Un coût de 340 millions à 1 milliard d'euros
Les intérimaires peuvent cumuler allocations chômage et salaire sans limite, et ne perdent jamais de droits acquis, contrairement aux autres chômeurs. Des avantages coûteux pour l'Assurance-chômage : le coût des droits spécifiques à l'intérim s'élève selon l'Unédic à 340 millions d'euros. Un calcul sans doute nettement sous-estimé : selon la Cour des comptes, le " trou " lié à l'intérim serait plutôt de l'ordre d'un milliard d'euros par an - un chiffrage obtenu en faisant le solde entre les cotisations versées par les entreprises utilisatrices d'intérim et les dépenses de l'Unédic liées à l'indemnisation des intérimaires. C'est pourquoi les magistrats de la rue Cambon ont encore appelé à une réforme de ces règles en novembre dernier, en vue de leur rapprochement avec celles en vigueur pour les autres chômeurs.

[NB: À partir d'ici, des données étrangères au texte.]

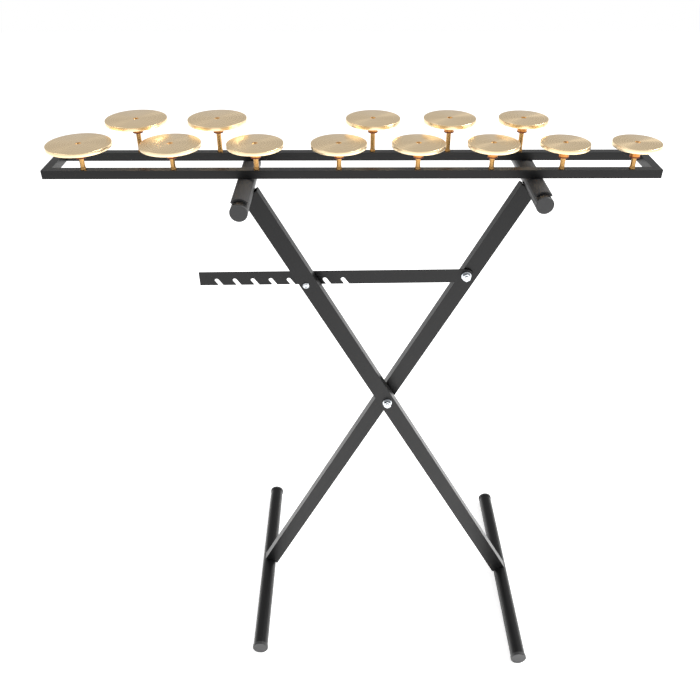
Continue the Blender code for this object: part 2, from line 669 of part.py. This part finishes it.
def main():
    """Build the stand's fixed half, its folding half, the height bar and the tray."""
    clear_scene()
    bar_x, bar_z = leg_point(BACK_LEAN, BAR_BOLT_OFFSET, BAR_BOLT_UP)
    catch_x, catch_z = leg_point(-FRONT_LEAN, CATCH_OFFSET, CATCH_UP)
    fixed = add_empty("fixed_half", PIVOT)
    folding = add_empty("fold_axis", PIVOT)
    bar_axis = add_empty("bar_axis", Vector((bar_x, 0.0, bar_z)))
    tray = add_empty("tray_seat", Vector((0.0, 0.0, RAIL_BOTTOM)))

    build_leg("front_leg", -FRONT_LEAN, FRONT_LEG_Y, CATCH_OFFSET, CATCH_UP, CATCH_RADIUS, fixed)
    build_foot("right", -FRONT_LEAN, FRONT_LEG_Y, fixed)
    build_support("left", -FRONT_LEAN, FRONT_LEG_Y, fixed)
    build_pivot(fixed)
    build_catch(catch_x, catch_z, fixed)

    build_leg("back_leg", BACK_LEAN, BACK_LEG_Y, BAR_BOLT_OFFSET, BAR_BOLT_UP, BOLT_RADIUS, folding)
    build_foot("left", BACK_LEAN, BACK_LEG_Y, folding)
    build_support("right", BACK_LEAN, BACK_LEG_Y, folding)
    build_bar_bolt(bar_x, bar_z, folding)

    build_height_bar(bar_x, bar_z, catch_x, catch_z, bar_axis)
    build_rails(tray)
    build_notes(tray)
    bpy.context.view_layer.update()


if __name__ == "__main__":
    main()
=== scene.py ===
"""Looks of the crotales: turned bronze discs on brass posts, over a tray on a black folding stand."""

from __future__ import annotations

import logging
import math
from collections.abc import Sequence
from dataclasses import dataclass, field
from enum import Enum

import bmesh
import bpy
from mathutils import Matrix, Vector

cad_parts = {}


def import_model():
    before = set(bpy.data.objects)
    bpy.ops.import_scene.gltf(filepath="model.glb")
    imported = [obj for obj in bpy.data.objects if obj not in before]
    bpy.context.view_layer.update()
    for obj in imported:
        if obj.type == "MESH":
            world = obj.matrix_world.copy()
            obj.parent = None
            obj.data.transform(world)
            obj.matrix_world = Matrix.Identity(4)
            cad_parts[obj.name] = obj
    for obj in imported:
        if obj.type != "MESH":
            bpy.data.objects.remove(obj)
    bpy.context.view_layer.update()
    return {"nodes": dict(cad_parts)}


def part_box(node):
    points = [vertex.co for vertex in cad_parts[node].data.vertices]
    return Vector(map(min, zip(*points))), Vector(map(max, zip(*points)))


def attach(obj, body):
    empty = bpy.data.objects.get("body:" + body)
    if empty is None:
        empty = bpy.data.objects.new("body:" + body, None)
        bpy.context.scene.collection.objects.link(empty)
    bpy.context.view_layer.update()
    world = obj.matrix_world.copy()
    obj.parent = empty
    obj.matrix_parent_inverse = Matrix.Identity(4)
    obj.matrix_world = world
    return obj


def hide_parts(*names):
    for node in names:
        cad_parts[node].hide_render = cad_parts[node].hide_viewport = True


MM = 0.001
LOG = logging.getLogger("crotales")

TRAY_BODY = "tray"  # the CAD body that discs, posts, washers and collars ride on
TURNING_MAP = "turning"  # UV map of turned pieces: share of a turn in U, radius in metres in V
SHARP_EDGE = math.radians(30)  # turned edges sharper than this stay crisp

# Sockets of a Mix node set to colour, which share their names with its sockets for other types.
MIX_FIRST = 6
MIX_SECOND = 7
MIX_RESULT = 2

NOTES = (
    "c_low", "c_sharp", "d", "d_sharp", "e", "f", "f_sharp",
    "g", "g_sharp", "a", "a_sharp", "b", "c_high",
)


class Slot(str, Enum):
    """Names of material slots that the made pieces are passed with."""

    BRONZE = "bronze"
    POST_BRASS = "post_brass"


def linear(code: str) -> tuple[float, float, float, float]:
    """Turn an sRGB hex colour into linear light, by the standard's own curve.

    Args:
        code: six hex digits.

    Returns:
        Red, green, blue and an alpha of 1.
    """
    channels = []
    for i in (0, 2, 4):
        value = int(code[i:i + 2], 16) / 255
        channels.append(value / 12.92 if value <= 0.04045 else ((value + 0.055) / 1.055) ** 2.4)
    return channels[0], channels[1], channels[2], 1.0


def add_node(
    tree: bpy.types.NodeTree,
    kind: str,
    settings: dict[str, object] | None = None,
    inputs: dict[str | int, object] | None = None,
) -> bpy.types.Node:
    """Add a node with its settings, input values and links.

    Args:
        tree: the node tree.
        kind: the node's type name.
        settings: attributes of the node.
        inputs: input name or number to a value, or to an output socket to link from.

    Returns:
        The new node.
    """
    node = tree.nodes.new(kind)
    for name, value in (settings or {}).items():
        setattr(node, name, value)
    for key, value in (inputs or {}).items():
        if isinstance(value, bpy.types.NodeSocket):
            tree.links.new(value, node.inputs[key])
        else:
            node.inputs[key].default_value = value
    return node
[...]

Message reçu cinq sur cinq au Medef, qui a décidé de négocier une réduction des droits des intérimaires, afin de dégager des économies. Longtemps, ce sujet a pourtant été tabou au sein des organisations patronales : le prism'emploi, qui représente les entreprises de travail temporaire, ne voulait pas en entendre parler. Pas plus d'ailleurs que les secteurs gros utilisateurs d'emplois temporaires (bâtiment, industrie automobile...). Mais la donne a changé : " En réalité, 85% des entreprises seraient gagnantes à cette réforme . Les règles actuelles favorisent les firmes utilisatrices de contrats courts, qui peuvent tirer avantage de cette flexibilité sans en payer le prix ", souligne l'économiste Bruno Coquet, spécialiste de l'assurance-chômage.
L'intérim prêt à discuter
Plus étonnant, même les représentants des firmes du travail temporaire ont baissé la garde. " Nous sommes prêts à en discuter, confirme François Roux, le délégué général de Prism'emploi. Nous ne voulons plus être stigmatisés comme des profiteurs de l'assurance-chômage et assimilés aux intermittents du spectacle, alors que notre rôle est d'intégrer les salariés dans le monde du travail ". Entre autres arguments mis en avant par le Prism : une réduction à venir de la précarité d'une partie des intérimaires, grâce à la création d'un " CDI intérimaire " et l'allongement de la durée des contrats pour une partie d'entre eux. Sans compter que dans le cadre de la négociation en cours, les droits " rechargeables " (qui permettent de ne pas perdre les droits acquis précédemment en cas de reprise d'emploi), dont les intérimaires et les intermittents sont aujourd'hui les seuls bénéficiaires, pourraient être étendus aux autres demandeurs d'emploi - ce qui rendrait le statut de l'intérim moins intéressant. Et les entreprises d'intérim elles-mêmes ne verraient pas d'un mauvais oeil la réduction de la possibilité de cumul emploi-allocation, qui permet aux intérimaires les plus demandés de compléter leur salaire et de travailler moins, ce qui réduit d'autant l'offre des agences...
" Nous voulons toutefois que cette réforme s'inscrive dans un accord global, et que nous ne soyons pas la seule source d'économies. Il faudra notamment aussi se pencher sur les intermittents du spectacle ", ajoute François Roux. Reste à savoir si les organisations patronales trouveront une oreille attentive du côté des syndicats, qui s'opposent officiellement à toute réduction des droits des chômeurs en période de crise.